Mais do que habilidades, precisamos de caminhos
Fala-se muito em ensinar habilidades práticas para jovens autistas: cuidar da própria higiene, organizar sua rotina, pegar transporte, administrar o próprio dinheiro. E, de fato, essas competências são fundamentais. Mas de que adianta ensinar tudo isso se, ao sair de casa, o jovem encontra um mundo que ainda o trata como alguém incapaz?
A sociedade cobra autonomia, mas não oferece os caminhos. Os jovens autistas querem — e podem — viver com mais liberdade. Mas falta o básico: inclusão no mercado de trabalho, espaços acessíveis, moradias assistidas, programas de apoio contínuo. O discurso da independência não pode estar dissociado de políticas reais.
Famílias entre o medo e a esperança
Para as famílias, a transição para a vida adulta de um filho autista é, muitas vezes, um momento de angústia. Há o medo do despreparo, o receio da violência, o receio do abandono. E essa insegurança é compreensível — afinal, muitos desses jovens acabam voltando à estaca zero justamente por falta de suporte externo.
Mas não podemos esquecer que a autonomia começa dentro de casa. Pais e mães precisam de apoio psicológico e orientação para deixar que seus filhos avancem, mesmo que aos poucos, no caminho da independência. O excesso de proteção, ainda que com boas intenções, pode ser uma armadilha silenciosa.
O papel do Estado: de coadjuvante a protagonista
É inadmissível que, em 2025, o Brasil ainda não tenha políticas públicas robustas voltadas à vida adulta de pessoas autistas. Falta tudo: programas de capacitação profissional, incentivos à inclusão no trabalho, moradias assistidas com supervisão leve, redes de atendimento psicológico, centros de convivência. Onde estão esses direitos? Onde estão essas estruturas?
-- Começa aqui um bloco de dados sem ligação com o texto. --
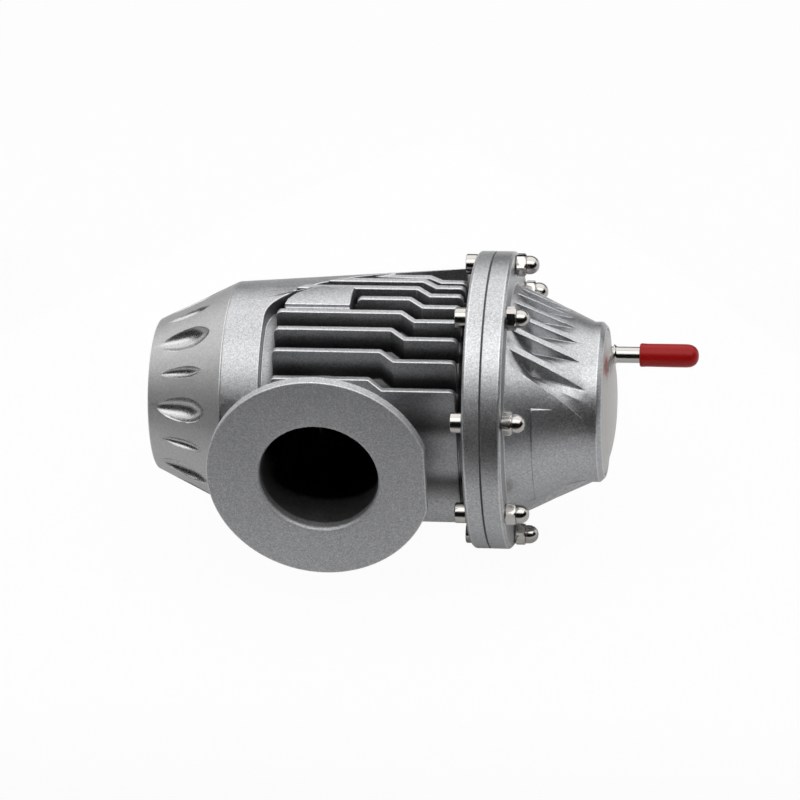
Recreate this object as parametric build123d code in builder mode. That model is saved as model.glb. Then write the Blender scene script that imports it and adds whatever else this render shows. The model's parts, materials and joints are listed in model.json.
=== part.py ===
from build123d import *
import os
from math import cos, radians, sin, sqrt

# Blow off valve: a finned die-cast body with a side inlet flange, a scalloped outlet cone,
# a bolted diaphragm cover, and a two-stage valve that the diaphragm pulls open.
# Frame: the origin is the centre of the inlet flange face, which looks along -Y. The main
# axis runs along X at the depth AXIS_DEPTH behind that face, with the outlet at -X and the
# vacuum cover at +X. Z is up. Stations along the main axis are measured from the inlet axis.

# Inlet neck and flange
AXIS_DEPTH = 40.8
INLET_BORE_R = 15.75
INLET_LIP_ROUND = 1.2
NECK_WALL = 3.4
INLET_FLANGE_R = 29.7
INLET_FLANGE_T = 3.1
INLET_FLANGE_FLAT_X = 28.2

# Body casting
PARTING_X = 42.3
MAIN_FLANGE_R = 40.0
BODY_FLANGE_T = 4.6
SCREW_GROOVE = 3.4
NECK_ROUND = 2.2
CORE_R = 27.7
SKIN_START_X = -27.3
SKIN_START_R = 30.8
SKIN_STEP = 4.8
CHAMBER_R = 24.0
CHAMBER_END_WALL = 3.3
PARTITION_T = 4.0
DIAPHRAGM_ROOM = 22.3
BODY_FLANGE_BAND = 9.4
BOWL_STEP = 5.4
BOWL_WALL = 2.5
BOWL_MOUTH_DEPTH = 3.6
GUIDE_BOSS_R = 8.0
GUIDE_BOSS_LENGTH = 11.0
GUIDE_BOSS_RISE = 1.0
BALANCE_HOLE_R = 3.4
BALANCE_HOLE_COUNT = 4
BALANCE_CIRCLE_R = 18.0
BALANCE_FIRST_ANGLE = 45.0
SPIGOT_R = 25.5
SPIGOT_LENGTH = 5.0

# Fins in the pocket above the barrel, mirrored below it; heights are from the main axis
FIN_COUNT = 8
FIN_T = 1.9
FIN_FRONT_Y = -25.0
FIN_PITCH = 5.6
FIN_STEPPED_FRONT_Y = -26.85
FIN_STEPPED_PITCH = 5.34
FIN_TIP_R = 33.0
FIN_STEPPED_TIP_R = 32.5
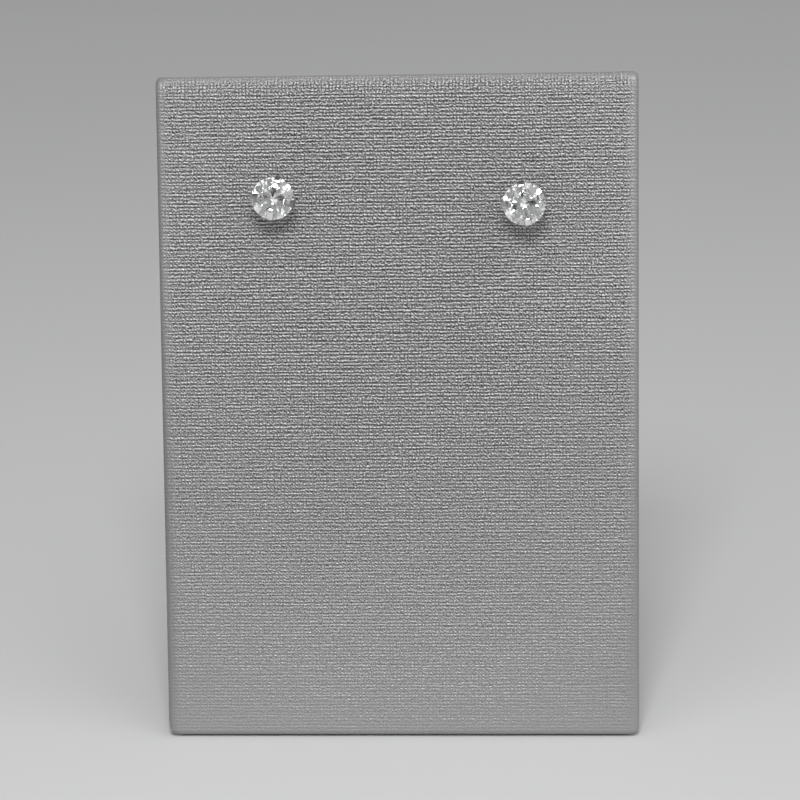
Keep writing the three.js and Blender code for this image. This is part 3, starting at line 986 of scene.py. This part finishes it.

Esperar que cada família resolva isso sozinha é cruel. Inclusão real exige investimento, planejamento e vontade política. Já passou da hora de tirar a pauta do papel e colocá-la no orçamento público.
Autonomia é direito, não privilégio
A ideia de que só alguns autistas podem ser independentes é ultrapassada. Todos, em seus diferentes níveis de suporte, podem conquistar algum grau de autonomia — desde que recebam apoio adequado. A independência não é sinônimo de total isolamento, mas de protagonismo na própria vida.
É hora de mudar o olhar. Chega de tratar a vida adulta de pessoas autistas como um capítulo esquecido. Precisamos falar mais, planejar melhor e agir agora. Porque autonomia, para qualquer ser humano, é sinônimo de dignidade. E dignidade, como sabemos, não pode ser seletiva.